L’émergence d’un groupe, dont on sait qu’il précède le spectacle, mais qu’on voit néanmoins se constituer sur scène, au milieu des disputes et des dissensions. Il faut un peu de temps pour en prendre la mesure, pour dépasser les histoires individuelles, les traits un peu trop saillants des uns et des autres. Il m’est apparu au cours de la répétition de Feydeau, mais je n’en ai vraiment ressenti la force et l’unité qu’au moment des Vagues. J’ai dit tout à l’heure qu’un des paradoxes de Vertige est que les pièces que les comédiens jouent et répètent les rapprochent de ce qu’ils sont. Il faudrait ajouter que ce qu’ils découvrent dans cette école, à force de jouer et de vivre ensemble, est le caractère collectif de ce devenir. Ils deviennent, en effet, inséparables, et le resteront même quand la vie les séparera effectivement – ce qui est d’ailleurs le sujet de la fin du spectacle.

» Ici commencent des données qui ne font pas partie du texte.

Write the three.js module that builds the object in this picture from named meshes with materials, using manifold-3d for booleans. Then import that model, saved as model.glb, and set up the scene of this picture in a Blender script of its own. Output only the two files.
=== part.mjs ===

Il est rare d’assister à la naissance d’un groupe sur scène. La plupart du temps, ils n’apparaissent comme tels que parce qu’ils sont déjà constitués. Étrangement, peu de pièces décrivent ce processus. Et celles qui mettent en scène des voix ou des personnages qui partagent un lieu et un temps – King de Michel Vinaver ou Manque de Sarah Kane, qui est presque l’anti-Vagues – décrivent plutôt leur solitude irréductible. La réussite de Vertige est précisément de parvenir à donner corps à ce groupe sans gommer ce qui les sépare et finira par les opposer. Ce que l’on voit alors, ce ne sont plus vraiment des individus ou des personnages, mais, comme le dirait Virginia Woolf, des fils, des motifs, des formes qui naissent et se brisent, le flux et le reflux des affects qui circulent entre les corps, la vie comme elle va, impossible à saisir, sauf ici.

Vertige, Théâtre des Bouffes du Nord (en partenariat avec le Théâtre Nanterre-Amandiers) jusqu’au 8 avril 2023.